We talked about what to do with the storm sequence a lot, and I said, We don’t want to use silk. We reviewed how to portray what I call the flaming water—black, shiny, threatening water that sort of envelopes the space.  Cutting through it, as I envisioned it, are not only the people who are drowning, but the spirits of the island, who are under the control of Prospero. They are the color of surf, the color of sea glass. Not quite human and yet human. The movement of what they’re wearing will kind of extend the sense of water. In an ideal world, I would’ve designed it using garbage bags, but we couldn’t get them past the fire code.

But you have a different language—the dance language, right?

Yes. It has great emotions—movement. In the seventies, with Baryshnikov and Makarova, you saw the power possible with the classical pieces. Two thousand people can actually be moved to tears when this swan dies? It’s amazing. You know that certain things will just take care of themselves.

And what would you say you like least about your job?

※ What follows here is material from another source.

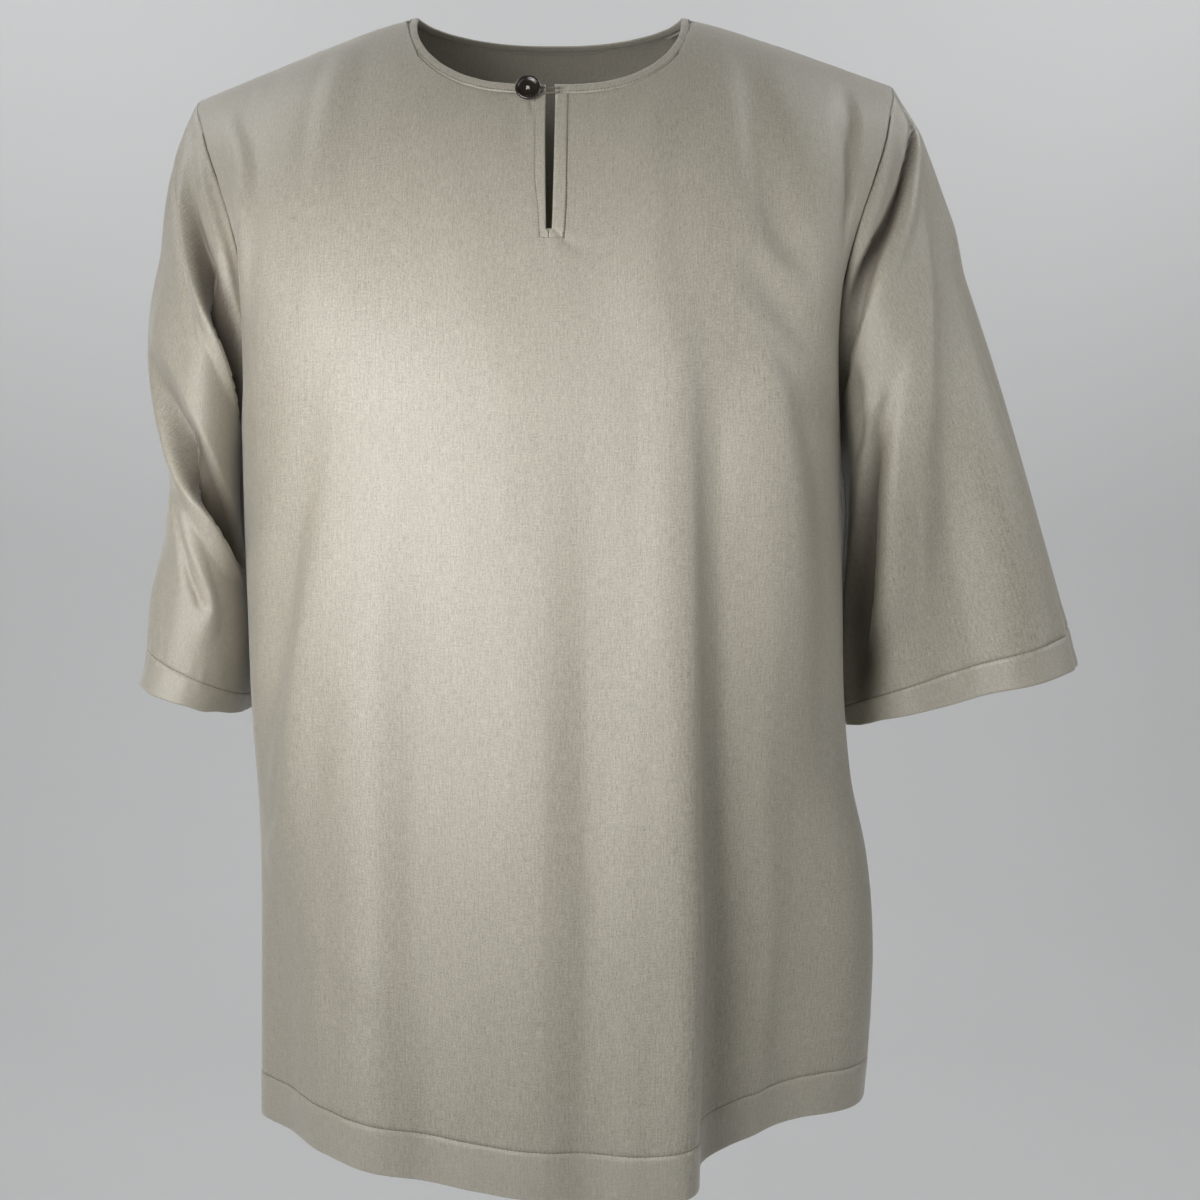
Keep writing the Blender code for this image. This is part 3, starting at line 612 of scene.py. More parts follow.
def suitingFinish(name):
    # fine plain weave with lengthwise slubs; where it was pressed it is smoother and painted lighter as a
    # sheen, and deep folds, seams and stitch lines are painted dark as shade
    made, tree = newFinish(name, fabric["shader"])
    place = make(tree, "ShaderNodeAttribute", {"attribute_name": "clothPlace"}, {}, 1)
    pressedSheenAndShade = make(tree, "ShaderNodeAttribute", {"attribute_name": "pressedSheenAndShade"}, {}, 2)
    warp, weft = (make(tree, "ShaderNodeSeparateXYZ", {}, (place,), axis).wave(2 * pi / fabric[name])
                  for axis, name in enumerate(("warp", "weft")))
    yarns = warp * fabric["warpShare"] + weft * (1 - fabric["warpShare"])
    tint = (yarns - 0.5) * fabric["yarnTint"] + 0.5
    height = yarns * fabric["yarnHeight"]
    roughness = fabric["roughness"] - pressedSheenAndShade.clipped() * fabric["pressedGloss"]
    for wide, tall, detail, rough, tintShare, heightShare, roughShare in fabric["noises"].values():
        found = noise(tree, place, (1 / wide, 1 / tall, 1.0), detail, rough, flat=True)
        tint = tint + (found - 0.5) * tintShare
        if heightShare:
            height = height + found * heightShare
        if roughShare:
            roughness = roughness + (found - 0.5) * roughShare
    colour = mixColour(tree, tint.clipped(), fabric["dark"], fabric["light"])
    # painted sheen where pressed, then painted shade where the attribute is below zero
    colour = mixColour(tree, pressedSheenAndShade * fabric["paintedSheenShare"], colour, fabric["paintedSheenTone"])
    colour = mixColour(tree, (pressedSheenAndShade * -fabric["paintedShadeShare"]).clipped(), colour, fabric["paintedShadeTone"])
    return feed(made, {"Base Color": colour, "Roughness": roughness.clipped(),
                       "Normal": bump(tree, fabric["bump"], fabric["bumpDepth"], height)})


thread = {
    "light": (0.24, 0.21, 0.165, 1.0),
    # the darker tones are painted shade between the strands, mixed with random fuzz
    "dark": (0.10, 0.085, 0.065, 1.0),
    "white": (0.72, 0.70, 0.66, 1.0),
    "whiteShade": (0.42, 0.40, 0.36, 1.0),
    "twist": 9000.0,
    "twistShare": 0.6,
    "fuzz": 1800.0,
    "fuzzShare": 0.5,
    "roughness": 0.75,
    "smoother": 0.15,        # on top of the strands
    "bump": 0.5,
    "bumpDepth": 0.0001,
    "shader": {"Sheen Weight": 0.25, "Specular IOR Level": 0.35},
}


def threadFinish(name, light, dark):
    # twisted thread, with painted shade between its strands
    made, tree = newFinish(name, thread["shader"])
    place = make(tree, "ShaderNodeTexCoord", {}, {}, 3)
    x, z = (make(tree, "ShaderNodeSeparateXYZ", {}, (place,), axis) for axis in (0, 2))
    fuzz = noise(tree, place, thread["fuzz"], 2.0) * thread["fuzzShare"]
    share = ((x + z).wave(thread["twist"]) * thread["twistShare"] + fuzz).clipped()
    return feed(made, {"Base Color": mixColour(tree, share, thread[dark], thread[light]),
                       "Roughness": thread["roughness"] - share * thread["smoother"],
                       "Normal": bump(tree, thread["bump"], thread["bumpDepth"], share)})


def addPiece(made, *nodes):
    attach(made, "root")
    if nodes:
        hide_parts(*nodes)
    return made


suiting = suitingFinish("suiting")
suitingBand = suitingFinish("suitingBand")
hemThread = threadFinish("hemThread", "light", "dark")
print("finishes made")


panelGrid = {
    "shoulderStep": 0.0032,
    "neckStep": 0.0030,
    "middleStep": 0.0011,
    "upperRows": 84,
    "lowerRows": 132,
    "settle": 0.45,        # level by which the columns stand evenly
    "edgeSteps": (0.0007, 0.0016, 0.0030),
}

slit = {
    "middle": 0.0025,
    "topGap": 0.0060,
    "endGap": 0.0036,
    "endLevel": 0.49,
    "strip": {right: 0.0065, left: 0.0080},
    "clear": 0.016,          # half width of the evenly spaced columns round the slit
    "pull": 0.006,
}
slitEdge = {side: slit["middle"] + side * slit["topGap"] / 2 for side in (right, left)}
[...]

That it is a business. As they say, it’s not called show fun. It’s endless pricing and negotiating. I don’t mean to make money. I mean how much things cost to be made, how many you need. Whether it’s costumes or scenery—how much do those cost? How it breaks apart and goes together. The technical part of it is fascinating, but the haggling does wear you out. And producers will say, Oh, we don’t want you to cut things, we just want you to do it for less. Sometimes you can. Sometimes that’s almost fun. But it wears you out ultimately, and it’s everywhere. It’s not just in institutions, it’s on Broadway. It can be brutal on Broadway, because you often feel as though you’re dealing with people who could care less. I have had management over the years say, I don’t want the birch trees, you want the birch trees. I don’t care if they’re there. It’s nice when they at least say, Oh, it’s beautiful and we really hope we can have as much of that as possible, but we don’t have much money. At least you feel that they looked at it. There are certain general managers who I’m certain would deliberately not come to any of the presentations because they don’t what the production can really look like.